TASK DIRECTIONS » Beginning with the first line below, please repeat the material exactly, ending with the line that includes "obj.matrix_world = Matrix.Identity(4)".

CAD and scene scripts
** start **
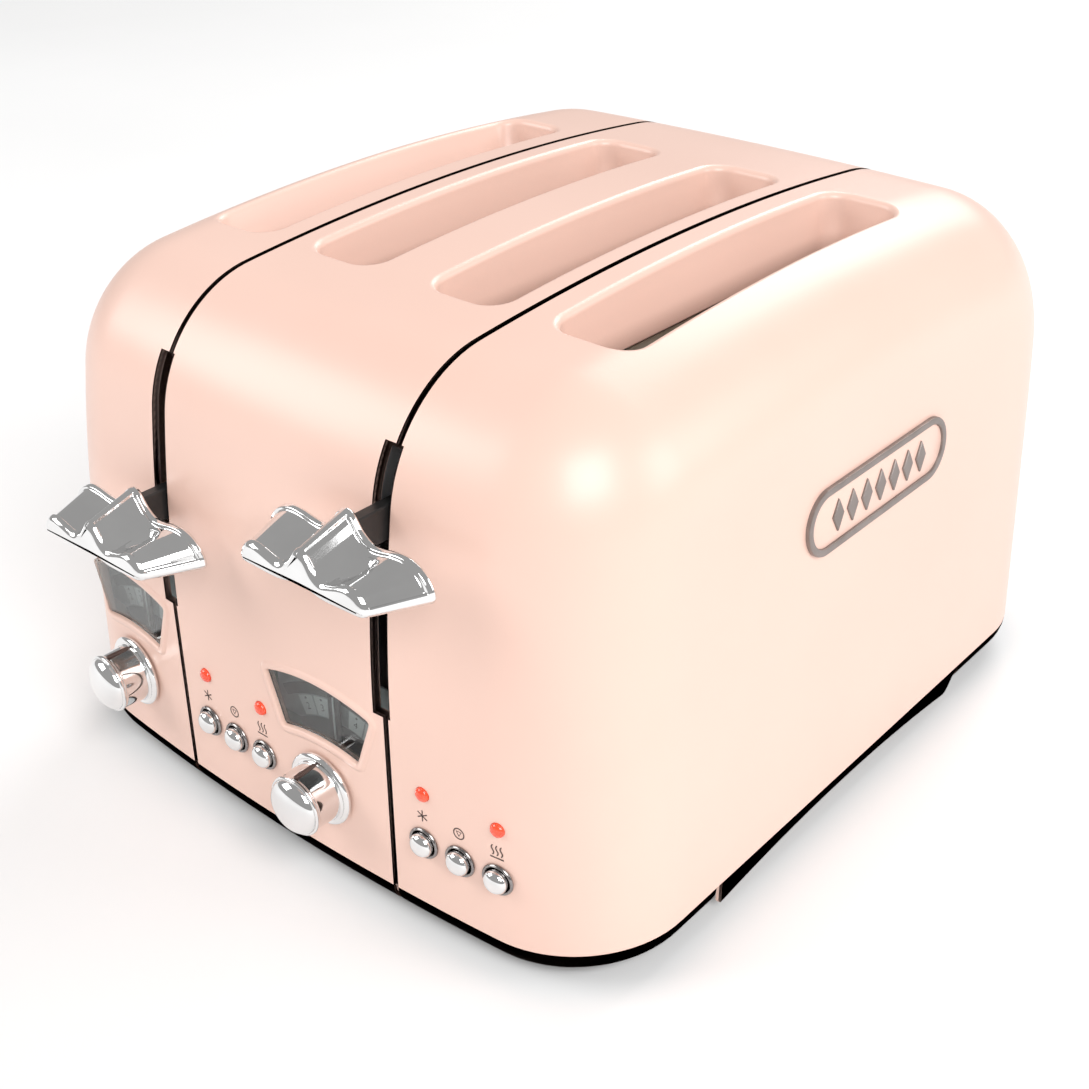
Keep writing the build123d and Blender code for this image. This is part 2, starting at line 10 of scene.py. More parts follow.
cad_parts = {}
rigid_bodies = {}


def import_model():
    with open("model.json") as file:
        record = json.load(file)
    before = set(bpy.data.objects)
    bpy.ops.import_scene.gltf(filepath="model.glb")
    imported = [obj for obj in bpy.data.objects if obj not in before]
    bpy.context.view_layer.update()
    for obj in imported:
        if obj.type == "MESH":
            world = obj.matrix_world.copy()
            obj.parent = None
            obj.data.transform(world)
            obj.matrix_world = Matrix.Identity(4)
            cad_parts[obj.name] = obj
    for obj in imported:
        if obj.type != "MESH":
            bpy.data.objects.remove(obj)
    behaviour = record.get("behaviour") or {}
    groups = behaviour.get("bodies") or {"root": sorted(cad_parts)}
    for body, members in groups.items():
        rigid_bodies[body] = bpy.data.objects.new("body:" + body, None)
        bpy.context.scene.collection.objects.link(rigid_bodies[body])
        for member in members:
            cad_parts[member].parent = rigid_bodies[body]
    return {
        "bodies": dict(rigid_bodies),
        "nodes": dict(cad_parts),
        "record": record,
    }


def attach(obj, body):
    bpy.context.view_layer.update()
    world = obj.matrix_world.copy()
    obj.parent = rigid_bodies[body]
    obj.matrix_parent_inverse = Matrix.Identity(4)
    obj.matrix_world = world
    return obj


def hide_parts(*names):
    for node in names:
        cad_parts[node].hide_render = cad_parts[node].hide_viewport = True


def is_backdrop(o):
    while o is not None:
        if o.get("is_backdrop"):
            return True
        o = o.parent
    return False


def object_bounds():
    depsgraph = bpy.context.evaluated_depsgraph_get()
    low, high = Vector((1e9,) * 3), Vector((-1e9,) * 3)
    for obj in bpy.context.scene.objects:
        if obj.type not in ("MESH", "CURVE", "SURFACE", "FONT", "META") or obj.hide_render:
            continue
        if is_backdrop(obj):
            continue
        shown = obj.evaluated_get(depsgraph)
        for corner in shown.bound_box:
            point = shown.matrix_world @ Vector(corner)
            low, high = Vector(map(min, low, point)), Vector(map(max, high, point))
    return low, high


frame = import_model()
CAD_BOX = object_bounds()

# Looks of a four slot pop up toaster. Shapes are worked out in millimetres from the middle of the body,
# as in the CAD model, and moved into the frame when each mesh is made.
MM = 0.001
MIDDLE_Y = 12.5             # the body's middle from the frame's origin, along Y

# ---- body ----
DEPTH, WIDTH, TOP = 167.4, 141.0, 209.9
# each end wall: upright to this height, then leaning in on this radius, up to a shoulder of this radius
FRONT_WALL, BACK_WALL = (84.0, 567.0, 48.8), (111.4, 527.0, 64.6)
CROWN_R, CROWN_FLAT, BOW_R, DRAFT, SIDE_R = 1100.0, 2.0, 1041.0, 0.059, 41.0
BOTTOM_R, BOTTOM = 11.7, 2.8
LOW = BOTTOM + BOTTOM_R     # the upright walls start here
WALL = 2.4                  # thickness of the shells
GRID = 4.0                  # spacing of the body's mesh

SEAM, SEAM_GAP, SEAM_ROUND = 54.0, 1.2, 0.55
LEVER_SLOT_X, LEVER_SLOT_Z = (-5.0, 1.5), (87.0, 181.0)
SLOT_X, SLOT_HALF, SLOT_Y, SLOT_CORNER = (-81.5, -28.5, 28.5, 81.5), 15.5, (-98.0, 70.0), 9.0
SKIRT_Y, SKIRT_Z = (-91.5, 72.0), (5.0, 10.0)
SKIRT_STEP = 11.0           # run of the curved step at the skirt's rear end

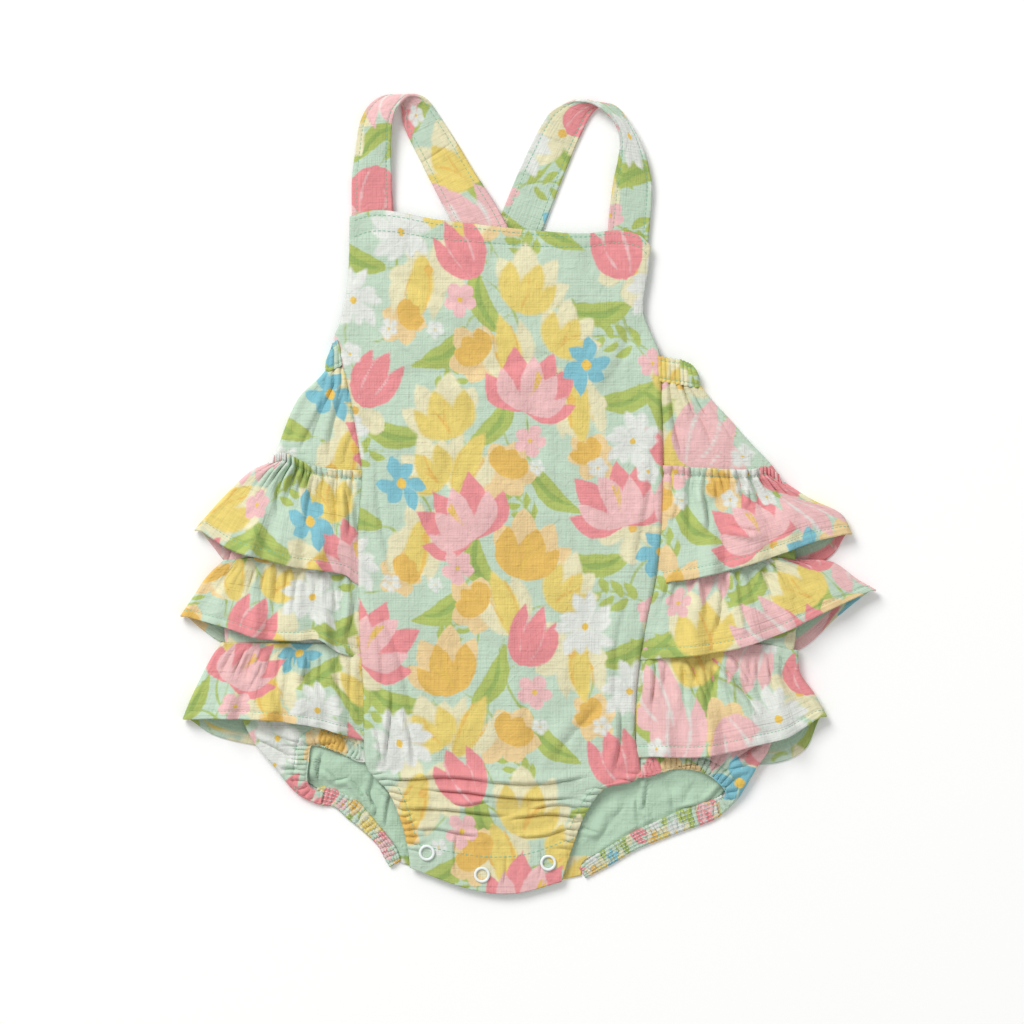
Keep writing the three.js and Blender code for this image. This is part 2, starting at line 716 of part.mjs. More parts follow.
** end **
SOLUTION TO THE EXERCISE »
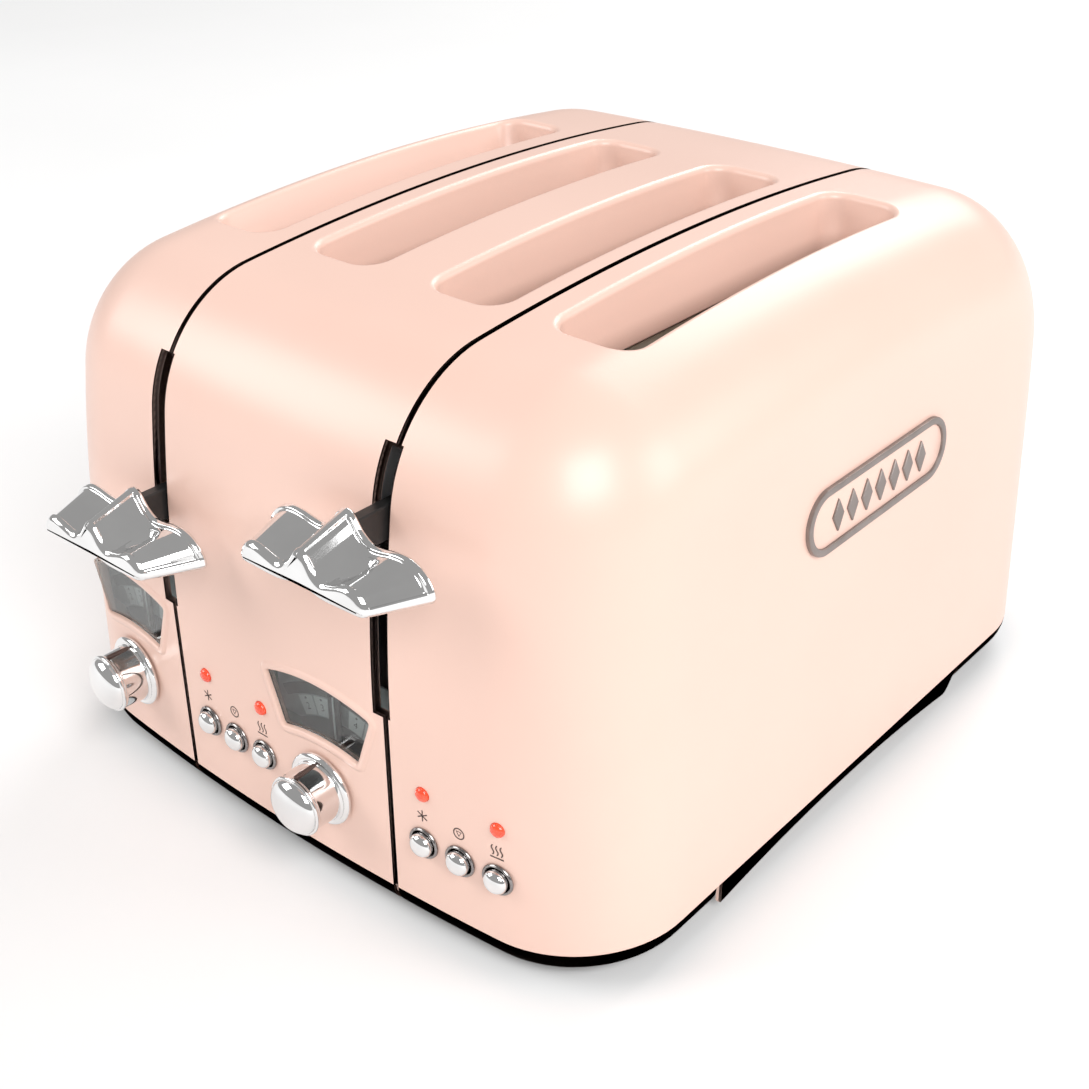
Keep writing the build123d and Blender code for this image. This is part 2, starting at line 10 of scene.py. More parts follow.
cad_parts = {}
rigid_bodies = {}


def import_model():
    with open("model.json") as file:
        record = json.load(file)
    before = set(bpy.data.objects)
    bpy.ops.import_scene.gltf(filepath="model.glb")
    imported = [obj for obj in bpy.data.objects if obj not in before]
    bpy.context.view_layer.update()
    for obj in imported:
        if obj.type == "MESH":
            world = obj.matrix_world.copy()
            obj.parent = None
            obj.data.transform(world)
            obj.matrix_world = Matrix.Identity(4)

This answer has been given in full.